Quote verbatim everything from the line containing "Continue the build123d" down to the line containing "its faces outwards.", with both of those lines included and no others.

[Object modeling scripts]
+ + +
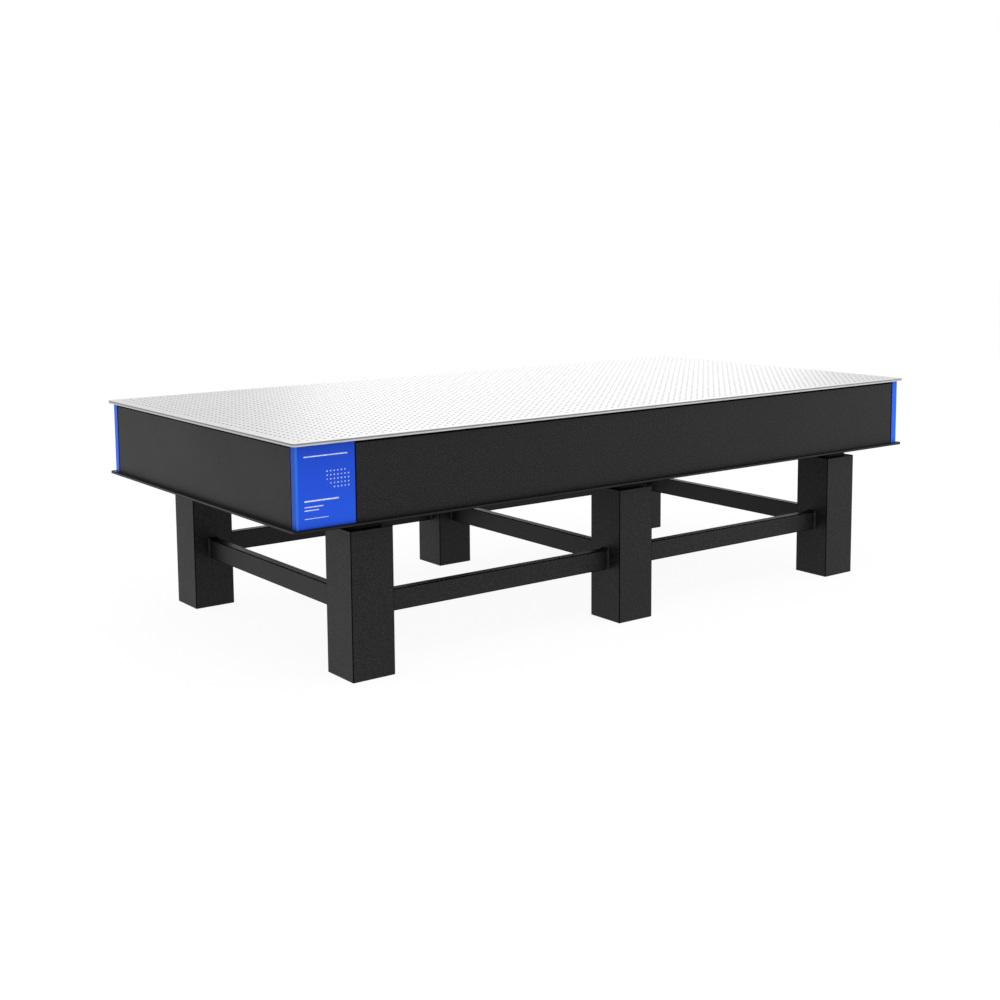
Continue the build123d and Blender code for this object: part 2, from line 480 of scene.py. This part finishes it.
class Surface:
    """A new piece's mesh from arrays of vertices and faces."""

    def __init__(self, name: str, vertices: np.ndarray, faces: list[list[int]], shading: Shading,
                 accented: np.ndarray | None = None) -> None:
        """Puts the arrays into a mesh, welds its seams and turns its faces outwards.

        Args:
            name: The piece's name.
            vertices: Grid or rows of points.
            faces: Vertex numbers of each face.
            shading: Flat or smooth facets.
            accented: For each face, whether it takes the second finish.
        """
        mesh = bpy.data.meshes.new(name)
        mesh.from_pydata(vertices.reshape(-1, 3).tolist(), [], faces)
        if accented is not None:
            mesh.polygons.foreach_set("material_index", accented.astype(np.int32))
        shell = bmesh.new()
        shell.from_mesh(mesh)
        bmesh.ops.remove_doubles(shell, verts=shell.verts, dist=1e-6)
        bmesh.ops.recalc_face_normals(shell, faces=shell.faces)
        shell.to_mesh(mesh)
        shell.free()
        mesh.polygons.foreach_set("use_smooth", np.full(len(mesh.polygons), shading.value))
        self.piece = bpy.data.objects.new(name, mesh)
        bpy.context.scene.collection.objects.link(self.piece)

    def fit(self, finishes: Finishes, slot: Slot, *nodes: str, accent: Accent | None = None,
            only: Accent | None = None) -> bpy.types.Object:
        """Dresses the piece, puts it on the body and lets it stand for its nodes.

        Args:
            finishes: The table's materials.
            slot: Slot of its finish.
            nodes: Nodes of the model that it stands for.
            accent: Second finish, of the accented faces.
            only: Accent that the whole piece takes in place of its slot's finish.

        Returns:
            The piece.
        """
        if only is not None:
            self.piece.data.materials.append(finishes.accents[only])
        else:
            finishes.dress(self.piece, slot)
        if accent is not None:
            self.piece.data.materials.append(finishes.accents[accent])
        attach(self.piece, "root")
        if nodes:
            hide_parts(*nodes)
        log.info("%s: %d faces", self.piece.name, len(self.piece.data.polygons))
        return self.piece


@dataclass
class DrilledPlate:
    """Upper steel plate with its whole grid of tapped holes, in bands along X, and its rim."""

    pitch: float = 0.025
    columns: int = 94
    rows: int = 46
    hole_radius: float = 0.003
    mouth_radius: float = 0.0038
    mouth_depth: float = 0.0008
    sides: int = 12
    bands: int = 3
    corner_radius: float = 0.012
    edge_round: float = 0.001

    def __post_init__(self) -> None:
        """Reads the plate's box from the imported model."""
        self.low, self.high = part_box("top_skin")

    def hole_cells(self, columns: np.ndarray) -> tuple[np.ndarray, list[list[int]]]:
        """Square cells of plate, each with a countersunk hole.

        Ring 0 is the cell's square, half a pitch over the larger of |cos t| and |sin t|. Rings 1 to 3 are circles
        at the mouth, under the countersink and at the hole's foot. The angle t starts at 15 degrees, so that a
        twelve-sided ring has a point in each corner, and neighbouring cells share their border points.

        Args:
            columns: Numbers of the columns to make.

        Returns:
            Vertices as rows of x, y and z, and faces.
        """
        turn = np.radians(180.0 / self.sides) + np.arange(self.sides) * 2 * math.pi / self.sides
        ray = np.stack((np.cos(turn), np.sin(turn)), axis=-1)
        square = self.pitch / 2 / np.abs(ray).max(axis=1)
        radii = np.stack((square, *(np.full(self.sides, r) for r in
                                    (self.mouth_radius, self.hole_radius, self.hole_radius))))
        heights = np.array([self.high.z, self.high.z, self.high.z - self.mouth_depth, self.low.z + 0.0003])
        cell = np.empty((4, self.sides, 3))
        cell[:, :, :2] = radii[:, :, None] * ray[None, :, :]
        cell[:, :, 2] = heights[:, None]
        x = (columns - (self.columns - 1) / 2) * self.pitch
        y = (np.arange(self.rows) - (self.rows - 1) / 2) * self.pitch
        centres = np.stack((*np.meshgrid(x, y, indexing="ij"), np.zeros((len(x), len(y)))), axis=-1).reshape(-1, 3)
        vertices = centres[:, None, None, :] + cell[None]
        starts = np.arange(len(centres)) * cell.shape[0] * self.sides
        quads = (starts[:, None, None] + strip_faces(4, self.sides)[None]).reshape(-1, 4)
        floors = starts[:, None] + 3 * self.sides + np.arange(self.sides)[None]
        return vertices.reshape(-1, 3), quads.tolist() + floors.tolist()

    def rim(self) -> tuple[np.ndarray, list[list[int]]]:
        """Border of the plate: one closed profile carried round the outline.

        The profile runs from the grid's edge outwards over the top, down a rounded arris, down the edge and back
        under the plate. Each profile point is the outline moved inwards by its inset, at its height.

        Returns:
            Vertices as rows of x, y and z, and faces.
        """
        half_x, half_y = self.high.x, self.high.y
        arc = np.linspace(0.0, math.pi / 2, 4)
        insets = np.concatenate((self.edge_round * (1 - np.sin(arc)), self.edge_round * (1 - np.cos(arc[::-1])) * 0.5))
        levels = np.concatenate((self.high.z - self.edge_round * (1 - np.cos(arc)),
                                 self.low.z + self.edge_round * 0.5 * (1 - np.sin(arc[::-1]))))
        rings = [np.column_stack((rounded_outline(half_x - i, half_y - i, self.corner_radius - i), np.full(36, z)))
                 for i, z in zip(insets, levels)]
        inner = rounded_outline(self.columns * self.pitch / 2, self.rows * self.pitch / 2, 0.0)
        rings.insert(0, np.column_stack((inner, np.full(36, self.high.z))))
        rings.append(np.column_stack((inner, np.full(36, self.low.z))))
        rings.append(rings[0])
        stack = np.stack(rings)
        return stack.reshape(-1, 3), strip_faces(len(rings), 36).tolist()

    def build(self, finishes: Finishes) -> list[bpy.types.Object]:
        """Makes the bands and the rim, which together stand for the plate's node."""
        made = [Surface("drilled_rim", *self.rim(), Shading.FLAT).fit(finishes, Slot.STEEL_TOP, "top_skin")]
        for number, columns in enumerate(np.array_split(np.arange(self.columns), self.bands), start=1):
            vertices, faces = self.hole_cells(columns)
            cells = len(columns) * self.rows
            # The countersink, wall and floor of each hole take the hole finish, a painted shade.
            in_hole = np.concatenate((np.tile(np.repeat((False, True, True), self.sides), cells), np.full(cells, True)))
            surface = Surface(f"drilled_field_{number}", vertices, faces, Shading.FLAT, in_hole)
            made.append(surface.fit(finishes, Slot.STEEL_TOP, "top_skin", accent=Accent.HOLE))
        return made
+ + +
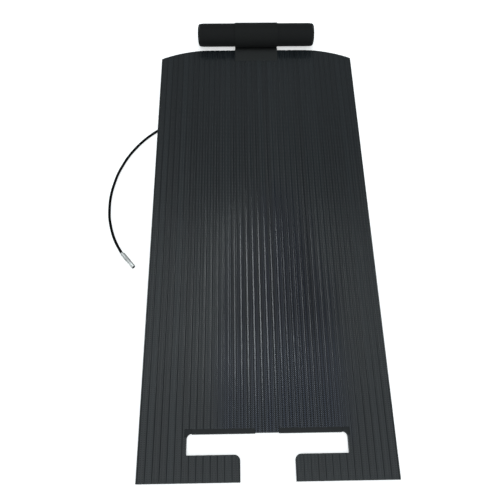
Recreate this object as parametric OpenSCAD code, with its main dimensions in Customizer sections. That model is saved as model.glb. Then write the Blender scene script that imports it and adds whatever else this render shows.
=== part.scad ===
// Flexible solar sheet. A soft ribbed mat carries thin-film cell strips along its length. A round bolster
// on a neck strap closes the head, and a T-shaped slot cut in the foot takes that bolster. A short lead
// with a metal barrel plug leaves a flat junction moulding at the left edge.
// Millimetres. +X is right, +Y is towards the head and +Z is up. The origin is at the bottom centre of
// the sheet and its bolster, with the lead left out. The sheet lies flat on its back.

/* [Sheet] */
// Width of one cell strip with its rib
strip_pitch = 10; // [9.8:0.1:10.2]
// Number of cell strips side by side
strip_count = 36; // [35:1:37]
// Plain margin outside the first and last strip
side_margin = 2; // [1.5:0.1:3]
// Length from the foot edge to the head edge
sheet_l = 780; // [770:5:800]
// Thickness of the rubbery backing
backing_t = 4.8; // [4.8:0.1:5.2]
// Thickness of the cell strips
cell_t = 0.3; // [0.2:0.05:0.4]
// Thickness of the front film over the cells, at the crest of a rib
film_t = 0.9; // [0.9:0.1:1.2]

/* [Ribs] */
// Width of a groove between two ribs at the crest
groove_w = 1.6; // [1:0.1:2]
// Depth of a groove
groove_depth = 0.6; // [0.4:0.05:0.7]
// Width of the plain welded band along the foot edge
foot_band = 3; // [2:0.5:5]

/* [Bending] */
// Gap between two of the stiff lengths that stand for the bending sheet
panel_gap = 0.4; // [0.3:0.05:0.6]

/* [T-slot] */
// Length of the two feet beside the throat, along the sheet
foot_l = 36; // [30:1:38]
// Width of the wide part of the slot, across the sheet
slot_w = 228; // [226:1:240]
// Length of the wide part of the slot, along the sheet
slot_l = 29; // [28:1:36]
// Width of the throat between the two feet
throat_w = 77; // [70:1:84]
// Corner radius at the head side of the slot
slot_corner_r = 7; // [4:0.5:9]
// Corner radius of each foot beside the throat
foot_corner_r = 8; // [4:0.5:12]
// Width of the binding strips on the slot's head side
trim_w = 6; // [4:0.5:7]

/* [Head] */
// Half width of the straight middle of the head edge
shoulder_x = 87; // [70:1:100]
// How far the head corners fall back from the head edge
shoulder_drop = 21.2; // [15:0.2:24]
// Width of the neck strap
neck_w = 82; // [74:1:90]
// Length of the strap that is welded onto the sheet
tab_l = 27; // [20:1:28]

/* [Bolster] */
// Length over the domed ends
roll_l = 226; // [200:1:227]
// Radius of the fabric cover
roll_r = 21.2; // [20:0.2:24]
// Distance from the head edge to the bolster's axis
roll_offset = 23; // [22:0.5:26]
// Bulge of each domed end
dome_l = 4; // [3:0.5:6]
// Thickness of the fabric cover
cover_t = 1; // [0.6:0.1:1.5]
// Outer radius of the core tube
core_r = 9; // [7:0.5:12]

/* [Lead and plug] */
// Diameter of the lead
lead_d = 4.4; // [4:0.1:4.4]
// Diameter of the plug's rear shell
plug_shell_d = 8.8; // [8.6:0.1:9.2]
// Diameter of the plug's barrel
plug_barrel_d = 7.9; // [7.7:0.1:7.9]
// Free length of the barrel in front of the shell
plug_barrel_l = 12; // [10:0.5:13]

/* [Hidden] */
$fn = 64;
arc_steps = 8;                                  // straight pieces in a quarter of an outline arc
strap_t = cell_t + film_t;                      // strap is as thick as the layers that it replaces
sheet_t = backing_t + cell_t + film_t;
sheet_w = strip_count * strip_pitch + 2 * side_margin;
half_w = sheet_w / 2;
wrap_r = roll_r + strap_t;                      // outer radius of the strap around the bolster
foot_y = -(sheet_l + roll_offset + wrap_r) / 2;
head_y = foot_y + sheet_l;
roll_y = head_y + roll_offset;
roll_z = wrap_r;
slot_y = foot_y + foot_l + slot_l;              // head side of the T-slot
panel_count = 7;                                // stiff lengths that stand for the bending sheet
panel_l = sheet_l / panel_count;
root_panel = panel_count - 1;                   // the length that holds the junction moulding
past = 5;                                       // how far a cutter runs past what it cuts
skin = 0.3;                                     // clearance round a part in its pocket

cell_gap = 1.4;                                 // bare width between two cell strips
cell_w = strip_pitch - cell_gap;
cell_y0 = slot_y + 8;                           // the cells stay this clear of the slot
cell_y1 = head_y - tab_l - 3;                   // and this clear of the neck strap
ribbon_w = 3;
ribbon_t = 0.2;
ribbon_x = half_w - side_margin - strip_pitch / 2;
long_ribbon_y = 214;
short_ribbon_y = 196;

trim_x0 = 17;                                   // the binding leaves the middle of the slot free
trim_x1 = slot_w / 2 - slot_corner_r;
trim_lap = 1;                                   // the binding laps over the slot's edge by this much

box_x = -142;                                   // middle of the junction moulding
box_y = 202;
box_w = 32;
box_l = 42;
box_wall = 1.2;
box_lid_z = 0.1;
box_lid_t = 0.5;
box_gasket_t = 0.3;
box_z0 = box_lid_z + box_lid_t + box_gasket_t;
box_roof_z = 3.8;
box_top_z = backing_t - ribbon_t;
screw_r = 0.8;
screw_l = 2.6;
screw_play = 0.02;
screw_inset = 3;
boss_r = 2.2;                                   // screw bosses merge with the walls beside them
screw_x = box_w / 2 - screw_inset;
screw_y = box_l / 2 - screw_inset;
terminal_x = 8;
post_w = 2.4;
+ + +
### PROBLEM SOLUTION
Continue the build123d and Blender code for this object: part 2, from line 480 of scene.py. This part finishes it.
class Surface:
    """A new piece's mesh from arrays of vertices and faces."""

    def __init__(self, name: str, vertices: np.ndarray, faces: list[list[int]], shading: Shading,
                 accented: np.ndarray | None = None) -> None:
        """Puts the arrays into a mesh, welds its seams and turns its faces outwards.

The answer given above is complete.